Uni builds site to master its mobile destiny
EmptyUniversal plans to launch its own Web site in November offering branded mobile content in an effort to take greater control of marketing and merchandising from mobile carrier decks.
"We want to be master of our own destiny more, to have an environment we control," said Jeremy Laws, the Los Angeles-based senior vp at Universal Mobile Entertainment.
The studio will launch the site first in Europe to coincide with the theatrical release of "American Gangster" and will soft launch it at the same time in the U.S. Universal plans a bigger stateside push in March, with the release of "Wanted," Laws said.
Universal is the latest company to attempt an end run around the so-called "decks" of prepackaged content run by such carriers as Verizon, Sprint Nextel, Vodafone and Orange. But with those, "we're basically beholden to the way operators want to merchandise our brand in their own shops," Laws said.
In contrast, the "off-deck" site will put Universal squarely in charge of the look, feel and presentation of its content. It also will give it a greater share of revenue. News Corp.'s Fox Mobile Entertainment tried something similar last year with the Web site Mobizzo, which has since been folded into Jamster, part of the conglomerate's joint venture with Jamba.
Laws said the Universal site will make it easier for one-stop mobile shopping because Universal will put ringtones, wallpaper and games all on a film's same page, whereas carrier decks tend to scatter the merchandise across different pages. It also makes Universal films the center of attention. On busy carrier decks, the studio vies for visibility not only against other studios but also against a plethora of content providers from the sports, news and music world.
"Nobody would say that's an easy process," Laws said.
In the many-handed procedure of distributing mobile content, the direct-to-consumer site also gives Universal a bigger share of the mobile pie. As the entertainment and mobile industries try to work together, Hollywood and others typically complain that cellular companies are asking for too large a cut.
"We're always pushing to get as much of the revenue share as we can," said Laws, who called mobile entertainment "a convoluted value chain" that can include aggregators, transaction processors, carriers and content providers, among others.

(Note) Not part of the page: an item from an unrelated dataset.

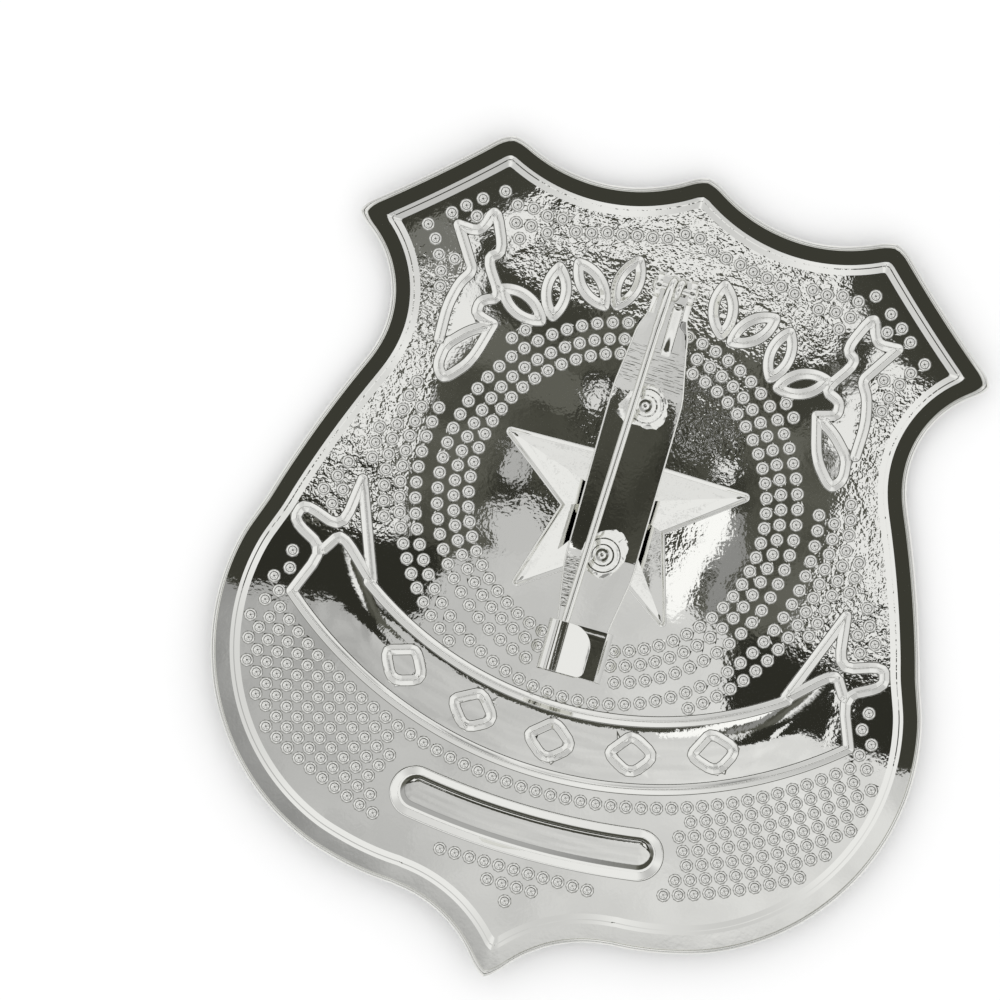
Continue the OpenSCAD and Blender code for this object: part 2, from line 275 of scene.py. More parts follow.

The direct-to-consumer mobile site does not replace Universal's operator channel. In fact, Laws anticipates that the majority of Universal's mobile revenue will continue to come from carrier decks for the foreseeable future. Universal will count on the direct site primarily for promotional and branding value in the near term.
"We're not deluding ourselves that (the direct site) is going to be a cash cow in the short term, but its greatest value will be from a marketing perspective," he said.
He called carrier decks the cyber world's equivalent of distributing through a Wal-Mart in the physical world. By comparison, the Universal site would be the cyber equivalent of a "boutique shop," Laws said.
But media groups also want a more direct relationship with end users and are testing out avenues like their own direct sites as well as "side-loading," in which PC users transfer downloaded content to handsets. Some are even considering running their own mobile networks, though sports giant ESPN famously pulled the plug on its short-lived mobile network a year ago.
Universal will charge a fee for some of the materials; games will cost about $6-$8, and provide others for free.